As the map above shows (Figure 1), there was a strong geographical trend evident in relation to Fianna Fail support at these elections, with the party faring especially well in certain parts of the state, but most obviously in a large area stretching down through the Border and Midlands regions from Letrim and Cavan in the north-west to Kilkenny in the south-east, with Clare emerging as a notable outlier to this particular concentration of higher Fianna Fail support. The party’s highest vote share at a county level was won in Cavan (40.6%), boding well for the retention of the party’s Cavan-based seat at the next general election (despite the reduction in Cavan-Monaghan’s seat numbers). At the electoral area level, Fianna Fail won over 40% of the vote in four constituencies – Bailieborough-Cootehill (49.9%), Arklow (46.2%), Fermoy (43.3%) and Kilkenny City-West (43.1%). In almost a more dramatic vein, they managed to translate a 38.4% vote share into five seats out of eight in the Ballymote-Tobercurry electoral area (winning five times the number of seats won by Fine Gael, despite only winning 1.4 times that party’s number votes in that electoral area.
Fianna Fail fared less well in Dublin than in the other regions and the party is well off regaining the catch-all support patterns that marked it in the heyday of Bertie Ahern’s period in power. (The party also did not fare well in Louth, Waterford and Galway City, where it failed to win more than one in every five of the votes being cast across those local authority areas.) Fianna Fail won 15.8% of the first preference votes cast in the local election contests across the Dublin region, in stark contrast to the 29.7% share of the vote won by the party in the Connacht-Ulster region (and the 28.1% won in Leinster and 26.4% won in Munster). Within Dublin (as Figure 3) shows, Fianna Fail polled notably stronger in the more middle class constituencies.
At an electoral division level, Fianna Fail could only win 4.9% in the (Dublin) North Inner City electoral area – a constituency that they had won 3 out of 5 seats in at the 1999 contests – and the party also failed to reach the 10% support level in Tallaght-South (6.8%), Lucan (8.7%), Ballyfermot-Drimnagh (8.7%), Waterford City South (9.6%) and Balbriggan (9.8%). That said, they did succeed in winning seats in most of these electoral areas (with the exceptions of Tallaght South and North Inner City).

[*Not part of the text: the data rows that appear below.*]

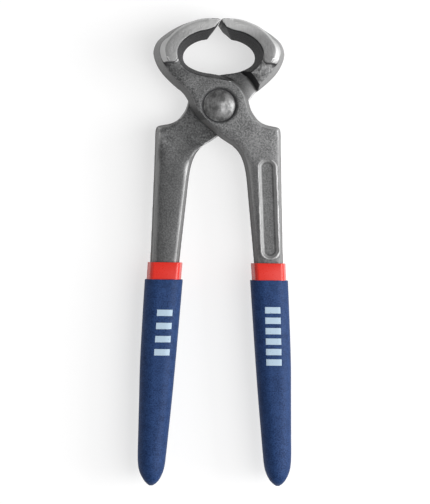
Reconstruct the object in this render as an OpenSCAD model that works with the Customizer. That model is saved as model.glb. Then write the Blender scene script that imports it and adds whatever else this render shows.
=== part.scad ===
// End cutting nippers: two identical forged halves crossing at one rivet, with a
// hard inner sleeve and a soft outer grip on each handle.
// The rivet stands on the Z axis side, the jaws point to +Y, the handles to -Y.

/* [Overall] */
// Pivot to the crown of the jaws
jaw_reach = 37.6; // [30:0.1:45]
// Pivot to the ends of the grips
handle_reach = 162.5; // [130:0.5:200]
// Middle plane to the outside of each jaw
jaw_half_width = 28.2; // [22:0.1:35]
// Middle plane to the outside of each grip
handle_spread = 33; // [26:0.5:45]

/* [Jaws] */
// Width of the jaws across the two ground faces
jaw_depth = 23; // [18:0.5:30]
// Draft of the forged flanks, in degrees
draft = 14.4; // [5:0.1:20]
// Chamfer ground along the outer corner of each ground face
face_chamfer = 1.9; // [1:0.1:3]
// Drop from a ground face to the forged surface below it
face_step = 1.6; // [0.8:0.1:3]
// Height of the lower end of a ground face above the pivot
face_foot = 17.9; // [14:0.1:22]
// Corner radius at the lower end of a ground face
face_corner = 2.2; // [1:0.1:4]
// Gap left between the two cutting edges at rest
edge_gap = 0.1; // [0.04:0.01:0.4]
// Height of the cutting edges above the pivot
edge_height = 35.95; // [30:0.05:45]
// Slope of the ground bevel behind a cutting edge, in degrees
bevel_slope = 55; // [45:0.1:75]

/* [Lap joint] */
// Thickness of one lap at the pivot
lap_thickness = 8; // [6:0.1:11]
// Gap between the two laps
lap_gap = 0.1; // [0.04:0.01:0.3]
// Radius of the round boss at the lap plane
boss_r = 13.35; // [10:0.05:17]
// Radius of the clearance pocket at the lap plane
pocket_r = 17.9; // [15:0.1:22]
// Radius of the clearance pocket at the outer face
pocket_mouth_r = 19.9; // [16:0.1:24]
// Radius at which the ramp of the pocket reaches the handle face
ramp_r = 26; // [22:0.5:32]

/* [Rivet] */
// Shank diameter
shank_d = 9; // [6:0.1:11]
// Head diameter
head_d = 13.5; // [10:0.1:17]
// Height of the domed head
head_rise = 3; // [1.5:0.1:5]
// Diameter of the shallow seat round a head
seat_d = 15.2; // [12:0.1:20]
// Depth of the seat
seat_depth = 0.7; // [0.3:0.1:1.5]
// Radial running clearance of the turning half
turn_fit = 0.05; // [0.01:0.01:0.1]
// Radial clearance of the half that holds the rivet
hold_fit = 0.02; // [0:0.01:0.1]

/* [Handles] */
// Thickness of a handle just below the shoulder
handle_thickness = 11; // [8:0.1:14]
// Thickness of a handle where it enters the sleeve
throat_thickness = 9.5; // [7:0.1:12]
// Thickness at the end of the hidden tang
tang_thickness = 8.5; // [6:0.1:12]
// Depth of the long recess on one face of each handle
recess_depth = 1; // [0.4:0.1:1.2]
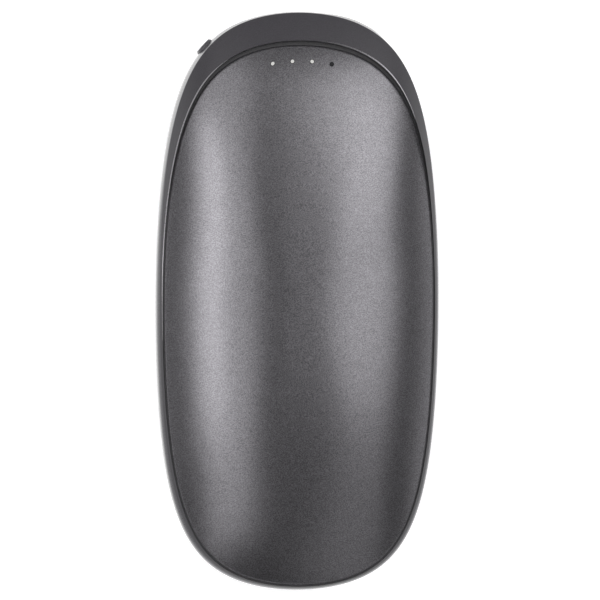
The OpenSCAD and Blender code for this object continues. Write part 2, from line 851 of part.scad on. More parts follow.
// Main board: the frame's inner outline at the port end, cut square at the cell end
module main_board() {
    color([0.1, 0.36, 0.2]) at_mid() difference() {
        translate([0, 0, board_low]) linear_extrude(board_t) intersection() {
            polygon([for (i = [0:loft_n - 1]) plan(board_edge, turn(i))]);
            translate([-board_half_w, board_end_y]) square([2 * board_half_w, half_l]);
        }
        translate([button_at[0], button_at[1], board_low - over]) rotate([0, 0, button_turn]) {
            translate([flange_back - button_travel - board_gap, -flange_w, 0]) {
                cube([frame_wall, 2 * flange_w, board_t + 2 * over]);
            }
        }
        for (side = [-1, 1]) {
            translate([side * board_hole_x, board_end_y + board_hole_in, board_low - over]) {
                cylinder(board_t + 2 * over, d = screw_hole_d + fit, $fn = round_n);
            }
        }
    }
}

// Large port: folded shell with spring fingers cut in its top, tongue on a base, and four contacts
module output_shell() {
    inner_w = output_w - 2 * shell_t;
    inner_h = output_h - 2 * shell_t;
    color([0.8, 0.8, 0.82]) at_mid() difference() {
        port_prism(output_x, output_y, 0, output_w, output_h, port_round, output_l);
        port_prism(
            output_x, output_y + over, 0,
            inner_w, inner_h, port_round - shell_t + fit, output_l - shell_t + over
        );
        for (side = [-1, 1]) {
            translate([output_x + side * finger_x, output_y - finger_in - finger_l / 2, output_h / 2]) {
                finger_slot();
            }
        }
    }
}
// Outline of a spring finger, cut through on three sides
module finger_slot() {
    difference() {
        cube([finger_w, finger_l, 3 * shell_t], center = true);
        translate([0, shell_t, 0]) cube([finger_w - 2 * shell_t, finger_l, 4 * shell_t], center = true);
    }
}
module output_tongue() {
    base_h = output_h - 2 * shell_t - 2 * fit;
    base_w = output_w - 2 * shell_t - 2 * fit;
    tongue_l = output_y - output_tongue_back - output_base_y;
    color([0.92, 0.92, 0.9]) at_mid() {
        translate([output_x - output_tongue_w / 2, output_base_y - fit, output_tongue_low]) {
            cube([output_tongue_w, tongue_l + fit, output_tongue_t]);
        }
        translate([output_x, output_base_y, 0]) rotate([90, 0, 0]) {
            linear_extrude(output_base_l) round_rect(base_w, base_h, port_round - shell_t + fit);
        }
    }
}
module output_contacts() {
    contact_l = output_y - output_tongue_back - output_contact_in - output_base_y;
    low = output_tongue_low - output_contact_t;
    color([0.85, 0.68, 0.25]) at_mid() for (x = output_contact_places) {
        translate([output_x + x - output_contact_w / 2, output_base_y, low]) {
            cube([output_contact_w, contact_l, output_contact_t]);
        }
    }
}

// Small port: seamless oval shell, thin tongue, and two rows of contacts
module charge_shell() {
    inner_h = charge_h - 2 * shell_t;
    color([0.8, 0.8, 0.82]) at_mid() difference() {
        port_prism(charge_x, charge_y, charge_z, charge_w, charge_h, charge_h / 2 - fit, charge_l);
        port_prism(
            charge_x, charge_y + over, charge_z,
            charge_w - 2 * shell_t, inner_h, inner_h / 2 - fit, charge_l - shell_t + over
        );
    }
}
module charge_tongue() {
    base_h = charge_h - 2 * shell_t - fit;
    base_w = charge_w - 2 * shell_t - fit;
    tongue_l = charge_y - charge_tongue_back - charge_base_y;
    color([0.12, 0.12, 0.13]) at_mid() {
        translate([charge_x - charge_tongue_w / 2, charge_base_y - fit, charge_z - charge_tongue_t / 2]) {
            cube([charge_tongue_w, tongue_l + fit, charge_tongue_t]);
        }
        translate([charge_x, charge_base_y, charge_z]) rotate([90, 0, 0]) {
            linear_extrude(charge_base_l) round_rect(base_w, base_h, base_h / 2 - fit);
        }
    }
}
module charge_contacts() {
    contact_l = charge_y - charge_tongue_back - charge_contact_in - charge_base_y;
    color([0.85, 0.68, 0.25]) at_mid() for (i = [0:charge_contact_count - 1], side = [-1, 1]) {
        translate([
            charge_x + (i - (charge_contact_count - 1) / 2) * charge_contact_pitch,
            charge_base_y + contact_l / 2,
            charge_z + side * (charge_tongue_t + charge_contact_t) / 2
        ]) cube([charge_contact_w, contact_l, charge_contact_t], center = true);
    }
}

// Power button: cap with a chamfered face, flange behind the wall, and a nub on the switch
module power_button() {
    color([0.14, 0.14, 0.15]) at_button() {
        upright_slot(button_w, button_h, -seat_depth - seat_gap - fit, button_proud - button_edge);
        upright_slot(button_w - 2 * button_edge, button_h - 2 * button_edge, 0, button_proud);
        translate([flange_back + flange_t / 2, 0, 0]) cube([flange_t, flange_w, flange_h], center = true);
        translate([flange_back - nub_l, 0, 0]) rotate([0, 90, 0]) {
            cylinder(nub_l + fit, d = nub_d, $fn = round_n);
        }
    }
}

// Side-acting switch on the board, and its plunger
module switch_body() {
    color([0.2, 0.2, 0.21]) at_button() difference() {
        translate([switch_front - switch_l, -switch_w / 2, board_top]) cube([switch_l, switch_w, switch_h]);
        translate([switch_front - plunger_in - button_travel - fit, 0, 0]) rotate([0, 90, 0]) {
            cylinder(switch_l, d = plunger_d + 2 * switch_fit, $fn = round_n);
        }
    }
}
module switch_plunger() {
    color([0.85, 0.84, 0.8]) at_button() {
        translate([switch_front - plunger_in, 0, 0]) rotate([0, 90, 0]) {
            cylinder(plunger_in + plunger_out, d = plunger_d, $fn = round_n);
        }
    }
}

// Chips that stand on the main board
module controller_chip() {
    color([0.08, 0.08, 0.09]) at_mid() {
        translate([chip_at[0] - chip_w / 2, chip_at[1] - chip_w / 2, board_top]) {
            cube([chip_w, chip_w, chip_t]);
        }
    }
}
module power_inductor() {
    color([0.3, 0.3, 0.32]) at_mid() translate([inductor_at[0], inductor_at[1], board_top]) {
        for (z = [0, inductor_t - inductor_cap_t]) {
            translate([-inductor_w / 2, -inductor_w / 2, z]) cube([inductor_w, inductor_w, inductor_cap_t]);
        }
        cylinder(inductor_t, d = inductor_core_d, $fn = round_n);
    }
}
module capacitors() {
    left = capacitor_at[0] - capacitor_size[0] / 2;
    color([0.72, 0.6, 0.42]) at_mid() for (i = [0:capacitor_count - 1]) {
        translate([left, capacitor_at[1] + i * capacitor_pitch, board_top]) cube(capacitor_size);
    }
}

// Indicator board above the ports, its header, lamps and light guide
module indicator_board() {
    color([0.1, 0.36, 0.2]) at_mid() {
        translate([-tab_half_w, tab_front_y - tab_board_l, tab_low]) {
            cube([2 * tab_half_w, tab_board_l, tab_board_t]);
        }
    }
}
module board_link() {
    color([0.12, 0.12, 0.12]) at_mid() for (i = [0:link_count - 1]) {
        y = link_y + (i - (link_count - 1) / 2) * link_pitch;
        translate([link_x - link_block_w / 2, y - link_pitch / 2, board_top]) {
            cube([link_block_w, link_pitch, link_block_h]);
        }
        translate([link_x - link_pin_w / 2, y - link_pin_w / 2, board_top]) {
            cube([link_pin_w, link_pin_w, tab_low - board_top]);
        }
    }
}
module status_lamps() {
    color([0.95, 0.95, 0.9]) at_mid() for (i = [0:lamp_count - 1]) {
        translate([lamp_x(i) - lamp_size[0] / 2, lamp_y(i) - lamp_size[1] / 2, tab_top]) cube(lamp_size);
    }
}
module light_guide() {
    low = tab_top + lamp_size[2] + guide_over_lamp;
    edge_y = lamp_y(0) - guide_bar_w / 2;
    color([0.93, 0.94, 0.95, 0.7]) at_mid() {
        translate([-tab_half_w, edge_y, low]) cube([2 * tab_half_w, guide_bar_w, guide_bar_t]);
        for (foot_x = [-tab_half_w, tab_half_w - guide_foot]) {
            translate([foot_x, edge_y, tab_top]) {
                cube([guide_foot, guide_bar_w, low - tab_top + guide_bar_t]);
            }
        }
        for (i = [0:lamp_count - 1]) {
            skin = crown_at(lamp_x(i), lamp_y(i));
            translate([lamp_x(i), lamp_y(i), low]) {
                cylinder(skin - low - lamp_recess, d = lamp_hole_d - 2 * guide_fit, $fn = round_n);
                cylinder(skin - low - 2 * panel_t - heater_gap, d = guide_post_d, $fn = round_n);
            }
        }
    }
}

// Flat tail from the inner face of a heater, folded down to its socket on the board
module heater_tail(foot_z) {
    edge_x = tail_x - tail_w / 2;
    top_z = crown_at(edge_x, tail_from_y) - film_depth - tail_gap;
    fold_z = crown_at(edge_x, socket_y) - film_depth - tail_gap;
    translate([tail_x - tail_w / 2, 0, 0]) rotate([90, 0, 90]) linear_extrude(tail_w) polygon([
        [tail_from_y, top_z - tail_t],
        [socket_y - tail_t, fold_z - tail_t],
        [socket_y - tail_t, foot_z],
        [socket_y, foot_z],
        [socket_y, fold_z],
        [tail_from_y, top_z]
    ]);
}
module front_heater_tail() {
    color([0.72, 0.42, 0.12]) at_mid() heater_tail(board_top + socket_size[2]);
}
module back_heater_tail() {
    color([0.72, 0.42, 0.12]) at_back() heater_tail(-board_low + socket_size[2]);
}
module tail_sockets() {
    left = tail_x - socket_size[0] / 2;
    near = socket_y - tail_t / 2 - socket_size[1] / 2;
    color([0.9, 0.88, 0.82]) at_mid() for (z = [board_top, board_low - socket_size[2]]) {
        translate([left, near, z]) cube(socket_size);
    }
}

// Bead sensors against each heater film
module thermal_sensors() {
    color([0.1, 0.1, 0.1]) at_mid() both_faces() {
        translate([0, sensor_y, crown_at(0, sensor_y) - film_depth - sensor_gap - sensor_d / 2]) {
            sphere(d = sensor_d, $fn = round_n);
        }
    }
}

frame();
front_panel();
back_panel();
front_gasket();
back_gasket();
front_heater();
back_heater();
front_insulation();
back_insulation();
cell_left();
cell_right();
cell_cradle();
cradle_screws();
positive_strip();
negative_strip();
positive_lead();
negative_lead();
main_board();
board_screws();
output_shell();
output_tongue();
output_contacts();
charge_shell();
charge_tongue();
charge_contacts();
switch_body();
switch_plunger();
power_button();
controller_chip();
power_inductor();
capacitors();
indicator_board();
board_link();
status_lamps();
light_guide();
front_heater_tail();
back_heater_tail();
tail_sockets();
thermal_sensors();
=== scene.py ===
import json
from typing import NamedTuple

import bpy
import numpy as np
from bpy.props import FloatProperty, FloatVectorProperty, IntProperty, PointerProperty
from mathutils import Matrix, Vector


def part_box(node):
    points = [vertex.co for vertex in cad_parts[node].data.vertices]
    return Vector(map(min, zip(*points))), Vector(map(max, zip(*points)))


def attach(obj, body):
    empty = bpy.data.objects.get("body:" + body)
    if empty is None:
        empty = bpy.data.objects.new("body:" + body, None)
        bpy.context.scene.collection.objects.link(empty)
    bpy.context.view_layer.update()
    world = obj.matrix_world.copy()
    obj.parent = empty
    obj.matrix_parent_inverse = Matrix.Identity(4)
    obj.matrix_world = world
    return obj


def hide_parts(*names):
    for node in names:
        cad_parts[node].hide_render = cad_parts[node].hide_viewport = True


# Looks of a rechargeable hand warmer: smooth skins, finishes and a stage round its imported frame.
# The body's forms are surfaces of two parameters: the angle t round the body, and a step across it.

bl_info = {
    "name": "Hand Warmer Dressing",
    "version": (1, 0, 0),
    "blender": (4, 5, 0),
    "location": "View3D > Sidebar > Hand Warmer",
    "description": "Dresses the packed frame of a rechargeable hand warmer",
    "category": "Object",
}

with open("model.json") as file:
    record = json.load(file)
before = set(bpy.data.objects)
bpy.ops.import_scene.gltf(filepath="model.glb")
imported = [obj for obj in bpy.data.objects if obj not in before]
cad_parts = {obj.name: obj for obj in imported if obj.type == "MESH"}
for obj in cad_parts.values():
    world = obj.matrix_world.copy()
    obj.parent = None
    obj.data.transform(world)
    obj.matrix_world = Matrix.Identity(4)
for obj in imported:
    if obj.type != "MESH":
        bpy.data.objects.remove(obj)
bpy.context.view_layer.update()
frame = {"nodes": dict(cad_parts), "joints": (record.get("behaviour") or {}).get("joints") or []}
FRAME_LOW, FRAME_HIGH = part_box("frame")
PANEL_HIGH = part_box("front_panel")[1]
MID_Z = (FRAME_LOW.z + FRAME_HIGH.z) / 2
OUTWARD = -Vector(frame["joints"][0]["axis"])
MM = 0.001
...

Indeed, it could be argued that Fianna Fail in Dublin were amongst the main beneficiaries of the boundary changes made by the 2013 Local Electoral Boundary Committee Report – namely the increased number of seats apportioned to the Dublin region and the overall increase in constituency size in that region – despite Micheal Martin’s accusations of “gerrymandering”. Their overall number of seats in Dublin increased from 18 (at the 2009 elections) to 29, despite the party’s share of the vote having fallen from 17.1% to 15.8% between those two contests.
While the party share of the vote nationally was almost exactly the same as at the 2009 Local Elections, it was 1.4% lower in the Dublin region but 0.7% higher in the Connacht-Ulster region. That said, as Figure 4 shows, there were notable difference within the Connacht-Ulstert region. While Fianna Fail support fell in Monaghan and Donegal, notable gains were made in Cavan and most of the counties in Connacht. The party share of the vote in Leinster was exactly the same at both the 2009 and 2014 Local Election contests, while it was just 0.1% lower in 2014 in the Munster region. At a county level, the biggest improvement by far between the 2009 and 2014 Local Elections came in Kilkenny where the party vote increased by 11.1%, with the next best vote increases at a county level being associated with Roscommon (6.1%) and Cavan (5.8%). The party vote also increased both in Cork City (4.3%) and Cork County (3.5%). The party vote actually fell relative to 2009 in eighteen of the thirty one local authority areas, with the biggest drops in support at the local authority level being associated with Monaghan (6.7%) – although the Ballybay-Clones contest has still yet to take place there – Tipperary (5.4%), Kerry (4.7%), Louth (4.7%) and South Dublin County (4.1%).
So perhaps a mixed result for Fianna Fail at the elections of May 23rd 2014, but they fared best in the local elections and these were undoubtedly the most important of these contests in terms of creating a basis for the party to fight the next general election on and also in terms of “blooding” new candidates – especially in their weaker regions, such as Dublin – who can fight that election for the party. As well as marking the election of a raft of new, younger, candidates – such as Lisa Chambers (Castlebar), Jennifer Cuffe (Killiney-Shankill) and James Pat McDaid (Letterkenny) – these elections also saw a number of Fianna Fail’s former Dail deputies returning to elected office, including Sean Haughey (Clontarf), Tom McEllistrim (Tralee) and Charlie O’Connor (Tallaght Central). Eyes will next move now to the eminently winnable Roscommon-South Leitrim by-election for further proof of a Fianna Fail renaissance. But the party is still very weak in certain regions and areas and amongst certain social groups (the urban working class vote) and a lot more ground has to be made up before they can hope to return to the heady days of the support levels that they enjoyed before the economic crash of 2008. Something has been done, but a lot is still to be done…
interesting analysis from a Fianna Fail prospective. I was interested to hear one commentator describe these new councils voted in as ‘lite ‘compared to what we had.